Additionally, relocating can mean isolation and the severing of whatever social relationships they do have.
“There's a large percentage of our population that was born and raised here, so to leave and go to Durango or Bayfield or even further — Alamosa or Montrose — that's asking them to go into a situation very similar to what they've just left — of being without family, friends.
“What we have been doing is providing one or two nights in a motel, but with limited funds that doesn't give anybody enough time to explore their options and figure out what is the safest thing for them to do.”
Too often, she said, the result is that the victims return home.
She said a national survey several years ago showed that it takes repeated attempts — “from seven to 10 times of a victim leaving before they actually get it done.”
Batterers are usually men, their targets women, but not always.
So far, the problem of men seeking shelter from an abusive relationship has been handled on a case-by-case basis because the situation has been rare — just three instances in the six years Beene's been with RENEW.
The length of stay at a safe house varies. “Some people will go only for a few days if they're waiting for a protection order so they can go back to their homes,” she said, while others may stay for one to three months while they are finding jobs and permanent places to live.
Domestic violence runs the gamut in severity from pushing and slapping to punching and strangling, but it goes beyond physical abuse.
“There is always verbal and emotional abuse as well,” Beene said.
There is also what Beene termed financial abuse, “controlling all the money in the home, even making her work and controlling that money.”
Domestic violence also often includes the abuse of family pets, as an example of what can happen to the human victims.
“It's saying, ‘You're no better than that dog.’ If he's abusing animals, he's probably abusing someone in that household.”
Beene discourages the use of the term “victim” for persons who have experienced domestic violence and are working on making changes.
“Once they come here to our agency, that's the first step away from being a victim,” she explained.
“It's a psychological thought process for them — I'm not a victim any more and I'm going to participate in my future.
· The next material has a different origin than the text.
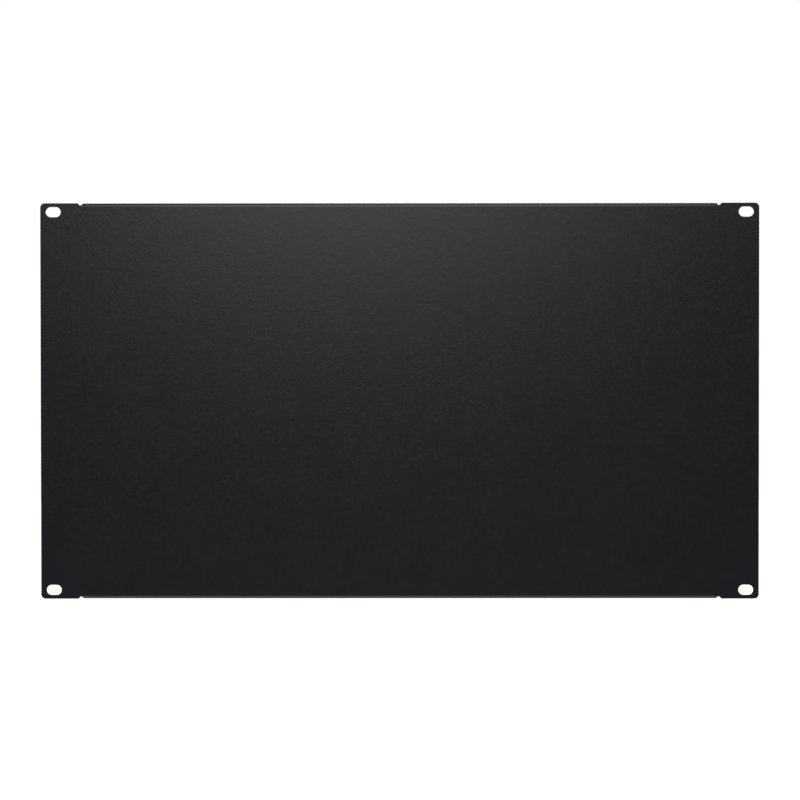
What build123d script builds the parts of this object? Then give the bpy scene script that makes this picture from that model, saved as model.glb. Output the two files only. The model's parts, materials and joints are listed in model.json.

These are my decisions.
“We'll never make a decision for them — all we do is provide options and they get to make the decisions. Often it's the first time they've been able to do that in a very long time.”
Funding for RENEW comes from “a unique combination of federal, state, local and private foundations,” she said, along with individual contributions and occasional fund-raisers.
WINGS will be staffed 24 hours a day, will have multiple security systems to ensure the safety of its clients, Beene said, and is quite cozy.
“This isn't Club Med, but it's a very comfortable situation,” she said, with a full kitchen, living/dining room area, a handicapped-accessible bathroom and a patio outside as well as a play area for the kids.
The house is located close to local law-enforcement agencies, with a response time of less than a minute. It will be staffed by both paid personnel and vounteers. “We figure between the office and the safehouse it will take five staff,” she said.
RENEW works closely with other local agencies to provide a network of services to help woman gain and maintain control of their own lives.
“We can do employment education and budgeting and finance-management through the Piñon Project,” she said. “They actually come and get these women and take them to these classes, and they have parenting classes to help the non-violent parent teach their children to be non-violent.”
RENEW also works closely with the county social services office, the housing authority and the Work Force Center.
Having domestic-violence charges dismissed in court because of insufficient evidence or the victim refusing to testify is becoming less common than in years past, Beene said.
“Our law-enforcement agencies have really stepped up to the plate and trained officers in doing a proper investigation up front — getting the pictures, getting that outcry statement so the DA has enough to go forward, even if the victim does recant or disappear.”
WINGS will be opening in October, which is also National Domestic Violence Awareness Month. Been said the safehouse is pretty well fixed as far as furniture and other essentials, but cash donations are always needed and can be made through the Dolores State Bank, or mailed directly to P.O. Box 169 in Cortez.